Does anybody get this magazine? If you're a member of the ADMS you should. There was an article about a mule that foaled. It was in the late 30s. A man named William H. Mobley, called the "Mule King", was caught in a storm in North Dakota. He stayed with a sheepherder that had a team consisting of a black Percheron stallion and a dark bay mollie mule. She seemed heavy for a 7 yr old mule. She ended up being bred by the stallion. They watched her carefully and she foaled a live, healthy colt. It says the colt took more after the stallion than the mule. It said he didn't have long ears, a short mane or small feet. It was an interesting article.


----------



## Sandy S. (Mar 23, 2004)

I get the Brayer but haven't had time to look at it yet. Will have to make time tonight to read the article.


----------



## StarWish (Mar 24, 2004)

Oh great, Minimules! Now, I have to worry about Bucky(mini stallion)actually reaching big Katie(mule)through the fence!!! HA!! Right now, he wants Mary(Haflinger) bad! We're going to be on Jerry Springer yet!
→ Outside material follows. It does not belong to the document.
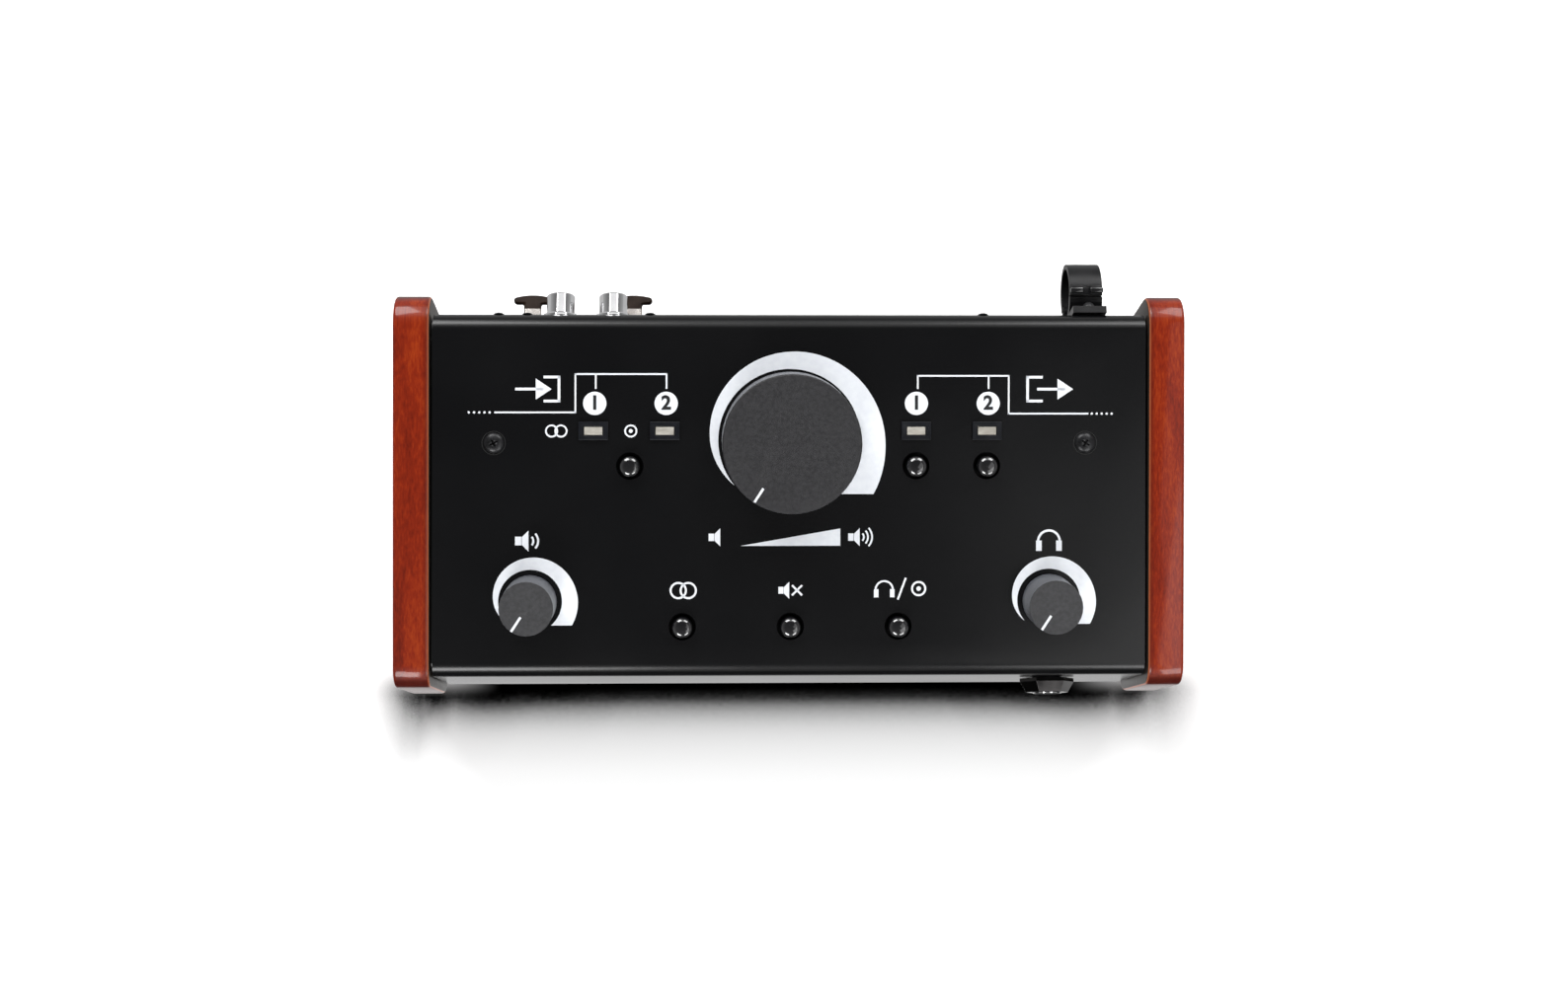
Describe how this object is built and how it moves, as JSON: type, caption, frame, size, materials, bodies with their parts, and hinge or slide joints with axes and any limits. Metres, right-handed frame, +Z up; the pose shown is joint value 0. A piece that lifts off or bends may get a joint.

When we lived in MO, we had a "mule guy" for a vet and he used to tell us about mules carrying foals now and then and that was in the 90s.

StarWish/Colleen


----------



## Little Munchkin (Mar 24, 2004)

I remember hearing about a mule foaling in the 80s. I think they called the foal Blue Moon (as in once in a blue moon). It was an accidental breeding and the sire was a donkey. A lot of people didn't believe that the foal belonged to the mule, they thought she had stolen a foal from a mare in the same pasture. But the people bred her again and documented it all, and I think they called the second foal Lightning (lightning strikes twice). All of the breeding I've heard of the sire was a donkey. This is the first horse sire I've heard of!


----------



## farmdude (Mar 25, 2004)

I have heard stories like this before. I hope they are true. Personally I think that this is how new colors got into the donkey lines.


----------



## minimule (Mar 25, 2004)

Hey Starwish, Dave says "Yea, we'll probably have one of the FEW fertile mules" Sunny has all ready had her first heat and was sure talking to the stallion and (YUCK









) her dad! GREAT!


----------



## StarWish (Mar 25, 2004)

OK then, Minimules...we'll have to fight over who gets to do the Jerry Springer show first! LOL!!!

StarWish/Colleen


----------



## rabbitsfizz (Mar 26, 2004)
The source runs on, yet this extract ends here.